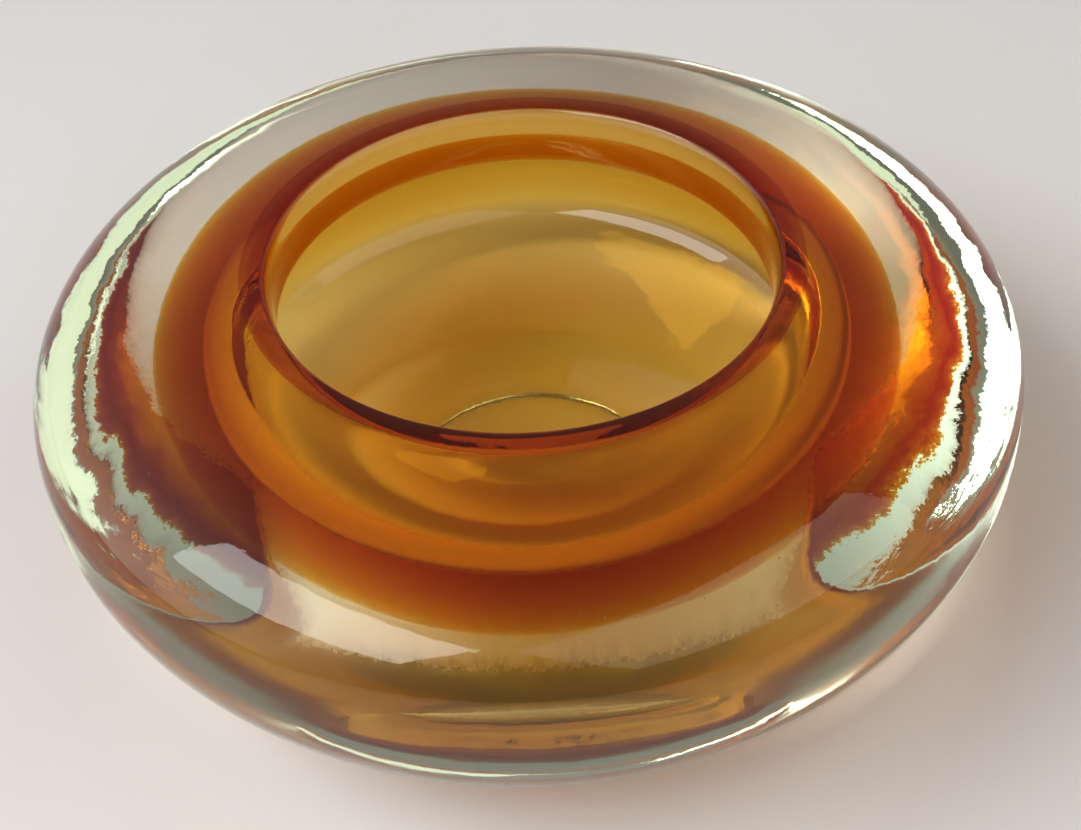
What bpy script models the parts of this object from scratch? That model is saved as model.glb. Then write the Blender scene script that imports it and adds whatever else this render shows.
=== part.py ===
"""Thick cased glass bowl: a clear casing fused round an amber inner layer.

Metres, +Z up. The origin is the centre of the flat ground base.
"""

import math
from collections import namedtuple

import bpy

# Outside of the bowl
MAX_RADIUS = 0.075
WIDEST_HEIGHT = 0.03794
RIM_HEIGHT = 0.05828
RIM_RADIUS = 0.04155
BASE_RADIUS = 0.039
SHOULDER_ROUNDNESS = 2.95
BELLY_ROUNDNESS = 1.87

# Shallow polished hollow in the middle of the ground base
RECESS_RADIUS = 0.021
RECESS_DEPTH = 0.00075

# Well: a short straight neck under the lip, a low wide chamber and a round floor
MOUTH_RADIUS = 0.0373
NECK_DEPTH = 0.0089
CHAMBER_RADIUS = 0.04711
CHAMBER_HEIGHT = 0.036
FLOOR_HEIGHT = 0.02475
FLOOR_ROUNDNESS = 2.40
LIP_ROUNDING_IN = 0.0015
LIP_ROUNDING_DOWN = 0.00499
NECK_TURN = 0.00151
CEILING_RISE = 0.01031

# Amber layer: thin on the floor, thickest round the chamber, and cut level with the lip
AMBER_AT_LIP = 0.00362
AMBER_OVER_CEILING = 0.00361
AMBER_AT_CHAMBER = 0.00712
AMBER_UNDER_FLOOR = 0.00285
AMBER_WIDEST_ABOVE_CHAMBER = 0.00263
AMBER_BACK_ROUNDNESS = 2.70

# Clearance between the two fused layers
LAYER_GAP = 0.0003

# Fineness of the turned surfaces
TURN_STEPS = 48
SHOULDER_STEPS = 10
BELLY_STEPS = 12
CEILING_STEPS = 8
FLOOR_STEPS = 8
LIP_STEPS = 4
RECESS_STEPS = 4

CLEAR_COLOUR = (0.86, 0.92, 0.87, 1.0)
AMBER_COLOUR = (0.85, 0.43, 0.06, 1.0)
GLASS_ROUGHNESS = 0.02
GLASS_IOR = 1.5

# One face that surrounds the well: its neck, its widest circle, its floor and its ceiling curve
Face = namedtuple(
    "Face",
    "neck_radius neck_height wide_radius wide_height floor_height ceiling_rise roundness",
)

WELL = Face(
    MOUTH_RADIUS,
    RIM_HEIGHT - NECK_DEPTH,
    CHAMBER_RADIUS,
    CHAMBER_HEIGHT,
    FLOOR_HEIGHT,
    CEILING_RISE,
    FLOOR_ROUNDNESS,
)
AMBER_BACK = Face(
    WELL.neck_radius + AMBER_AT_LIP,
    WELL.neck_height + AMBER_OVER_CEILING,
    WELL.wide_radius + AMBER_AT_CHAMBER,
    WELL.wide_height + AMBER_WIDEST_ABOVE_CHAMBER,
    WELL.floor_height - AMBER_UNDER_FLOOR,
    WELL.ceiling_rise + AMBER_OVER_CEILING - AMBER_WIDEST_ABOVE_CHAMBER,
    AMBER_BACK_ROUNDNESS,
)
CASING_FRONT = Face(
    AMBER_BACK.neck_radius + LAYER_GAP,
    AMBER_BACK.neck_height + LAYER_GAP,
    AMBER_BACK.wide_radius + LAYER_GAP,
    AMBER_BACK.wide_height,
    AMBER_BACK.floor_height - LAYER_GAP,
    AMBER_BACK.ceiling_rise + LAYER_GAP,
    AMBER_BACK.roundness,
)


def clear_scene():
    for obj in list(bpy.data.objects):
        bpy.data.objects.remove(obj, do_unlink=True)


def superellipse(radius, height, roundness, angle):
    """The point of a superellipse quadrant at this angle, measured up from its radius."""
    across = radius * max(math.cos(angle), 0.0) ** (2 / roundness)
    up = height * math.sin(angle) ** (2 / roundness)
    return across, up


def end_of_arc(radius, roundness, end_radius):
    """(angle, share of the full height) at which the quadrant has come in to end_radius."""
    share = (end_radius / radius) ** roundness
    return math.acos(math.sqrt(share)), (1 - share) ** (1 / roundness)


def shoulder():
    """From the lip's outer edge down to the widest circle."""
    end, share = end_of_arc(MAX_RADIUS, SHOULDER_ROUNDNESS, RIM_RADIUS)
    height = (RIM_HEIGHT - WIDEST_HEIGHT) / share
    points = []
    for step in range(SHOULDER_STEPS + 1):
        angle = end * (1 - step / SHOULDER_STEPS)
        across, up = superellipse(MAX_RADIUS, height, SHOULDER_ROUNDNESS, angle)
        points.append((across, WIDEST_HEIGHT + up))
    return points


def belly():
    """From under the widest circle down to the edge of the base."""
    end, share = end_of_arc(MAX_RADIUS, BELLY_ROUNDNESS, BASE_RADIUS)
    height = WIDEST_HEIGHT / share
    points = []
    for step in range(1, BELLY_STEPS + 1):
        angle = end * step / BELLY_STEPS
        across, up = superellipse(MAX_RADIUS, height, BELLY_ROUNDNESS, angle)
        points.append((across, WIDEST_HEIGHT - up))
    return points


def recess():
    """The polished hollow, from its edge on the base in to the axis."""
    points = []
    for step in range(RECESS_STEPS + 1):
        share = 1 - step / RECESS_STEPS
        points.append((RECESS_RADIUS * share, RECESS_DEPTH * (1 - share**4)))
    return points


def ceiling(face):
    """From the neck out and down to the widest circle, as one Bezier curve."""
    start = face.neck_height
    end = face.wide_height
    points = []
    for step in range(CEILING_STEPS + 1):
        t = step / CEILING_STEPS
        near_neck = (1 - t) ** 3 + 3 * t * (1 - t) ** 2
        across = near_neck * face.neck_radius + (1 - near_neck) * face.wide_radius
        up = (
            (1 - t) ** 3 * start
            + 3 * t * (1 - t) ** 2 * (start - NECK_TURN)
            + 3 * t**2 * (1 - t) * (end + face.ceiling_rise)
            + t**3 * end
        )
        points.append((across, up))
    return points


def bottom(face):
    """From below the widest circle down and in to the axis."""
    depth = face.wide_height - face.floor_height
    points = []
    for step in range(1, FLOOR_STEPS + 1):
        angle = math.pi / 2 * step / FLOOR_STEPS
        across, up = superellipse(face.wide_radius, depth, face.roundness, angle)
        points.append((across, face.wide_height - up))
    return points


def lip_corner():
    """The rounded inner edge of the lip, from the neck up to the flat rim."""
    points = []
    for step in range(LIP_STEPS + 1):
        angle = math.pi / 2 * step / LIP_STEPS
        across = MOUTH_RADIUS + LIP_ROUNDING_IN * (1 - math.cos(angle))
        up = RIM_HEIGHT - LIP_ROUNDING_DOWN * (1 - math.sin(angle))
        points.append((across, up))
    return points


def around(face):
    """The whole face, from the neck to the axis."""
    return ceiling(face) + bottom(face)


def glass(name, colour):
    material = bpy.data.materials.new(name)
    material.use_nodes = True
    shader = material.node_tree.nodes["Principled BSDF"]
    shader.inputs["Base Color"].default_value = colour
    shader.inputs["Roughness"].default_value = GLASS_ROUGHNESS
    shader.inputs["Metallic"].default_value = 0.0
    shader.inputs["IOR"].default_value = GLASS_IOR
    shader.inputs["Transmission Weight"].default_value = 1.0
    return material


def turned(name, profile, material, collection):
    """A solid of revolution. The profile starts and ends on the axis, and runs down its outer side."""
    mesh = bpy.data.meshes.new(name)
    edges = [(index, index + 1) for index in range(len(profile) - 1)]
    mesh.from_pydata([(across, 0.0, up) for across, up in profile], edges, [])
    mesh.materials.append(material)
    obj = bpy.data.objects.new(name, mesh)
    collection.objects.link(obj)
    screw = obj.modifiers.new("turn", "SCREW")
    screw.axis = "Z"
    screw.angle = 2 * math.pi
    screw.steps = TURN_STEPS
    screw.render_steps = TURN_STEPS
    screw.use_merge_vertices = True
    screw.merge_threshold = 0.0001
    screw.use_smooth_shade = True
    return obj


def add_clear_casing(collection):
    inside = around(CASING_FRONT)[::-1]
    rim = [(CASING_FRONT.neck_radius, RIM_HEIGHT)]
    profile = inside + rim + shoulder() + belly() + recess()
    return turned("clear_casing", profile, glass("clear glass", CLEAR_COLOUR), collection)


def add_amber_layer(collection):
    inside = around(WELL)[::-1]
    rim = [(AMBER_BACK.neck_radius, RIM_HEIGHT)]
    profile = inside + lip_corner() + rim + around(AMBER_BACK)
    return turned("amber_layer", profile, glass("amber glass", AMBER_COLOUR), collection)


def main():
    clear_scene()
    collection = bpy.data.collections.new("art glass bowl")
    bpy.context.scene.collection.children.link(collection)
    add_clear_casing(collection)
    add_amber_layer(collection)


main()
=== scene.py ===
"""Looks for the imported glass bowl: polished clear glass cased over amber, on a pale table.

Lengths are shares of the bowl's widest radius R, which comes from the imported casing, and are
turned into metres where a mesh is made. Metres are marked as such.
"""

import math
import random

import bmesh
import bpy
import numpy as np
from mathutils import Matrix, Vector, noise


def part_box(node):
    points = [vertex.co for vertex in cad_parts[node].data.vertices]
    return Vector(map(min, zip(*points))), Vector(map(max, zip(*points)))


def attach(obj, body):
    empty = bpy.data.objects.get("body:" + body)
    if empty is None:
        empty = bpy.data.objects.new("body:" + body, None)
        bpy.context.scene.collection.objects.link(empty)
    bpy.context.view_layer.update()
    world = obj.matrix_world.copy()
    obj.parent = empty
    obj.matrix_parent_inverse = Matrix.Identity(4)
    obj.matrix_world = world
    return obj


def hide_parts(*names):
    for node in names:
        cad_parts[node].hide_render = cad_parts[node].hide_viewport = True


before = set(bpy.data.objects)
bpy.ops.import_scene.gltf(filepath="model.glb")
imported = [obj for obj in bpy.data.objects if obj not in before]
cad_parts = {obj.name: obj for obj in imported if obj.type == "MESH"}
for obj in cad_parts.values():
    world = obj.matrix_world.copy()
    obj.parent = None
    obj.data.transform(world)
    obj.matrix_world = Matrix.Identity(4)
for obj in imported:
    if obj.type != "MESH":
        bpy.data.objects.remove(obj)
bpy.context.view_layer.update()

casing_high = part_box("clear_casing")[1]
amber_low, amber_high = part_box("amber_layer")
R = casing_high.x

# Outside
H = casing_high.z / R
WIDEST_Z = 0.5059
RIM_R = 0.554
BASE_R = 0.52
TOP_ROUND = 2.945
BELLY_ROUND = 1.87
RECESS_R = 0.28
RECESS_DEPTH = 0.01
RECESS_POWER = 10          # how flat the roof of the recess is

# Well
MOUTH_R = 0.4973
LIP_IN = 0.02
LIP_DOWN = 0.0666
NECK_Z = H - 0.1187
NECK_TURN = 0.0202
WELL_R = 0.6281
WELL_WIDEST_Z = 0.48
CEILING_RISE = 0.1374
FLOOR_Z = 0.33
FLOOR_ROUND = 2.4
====
Written instruction: Both the line with "rim = [(AMBER_BACK.neck_radius, RIM_HEIGHT)]" and the line with "cad_parts[node].hide_render = cad_parts[node].hide_viewport" belong in the extract, along with every line between them; set down those lines exactly and only.

Result for this task:
    rim = [(AMBER_BACK.neck_radius, RIM_HEIGHT)]
    profile = inside + lip_corner() + rim + around(AMBER_BACK)
    return turned("amber_layer", profile, glass("amber glass", AMBER_COLOUR), collection)


def main():
    clear_scene()
    collection = bpy.data.collections.new("art glass bowl")
    bpy.context.scene.collection.children.link(collection)
    add_clear_casing(collection)
    add_amber_layer(collection)


main()
=== scene.py ===
"""Looks for the imported glass bowl: polished clear glass cased over amber, on a pale table.

Lengths are shares of the bowl's widest radius R, which comes from the imported casing, and are
turned into metres where a mesh is made. Metres are marked as such.
"""

import math
import random

import bmesh
import bpy
import numpy as np
from mathutils import Matrix, Vector, noise


def part_box(node):
    points = [vertex.co for vertex in cad_parts[node].data.vertices]
    return Vector(map(min, zip(*points))), Vector(map(max, zip(*points)))


def attach(obj, body):
    empty = bpy.data.objects.get("body:" + body)
    if empty is None:
        empty = bpy.data.objects.new("body:" + body, None)
        bpy.context.scene.collection.objects.link(empty)
    bpy.context.view_layer.update()
    world = obj.matrix_world.copy()
    obj.parent = empty
    obj.matrix_parent_inverse = Matrix.Identity(4)
    obj.matrix_world = world
    return obj


def hide_parts(*names):
    for node in names:
        cad_parts[node].hide_render = cad_parts[node].hide_viewport = True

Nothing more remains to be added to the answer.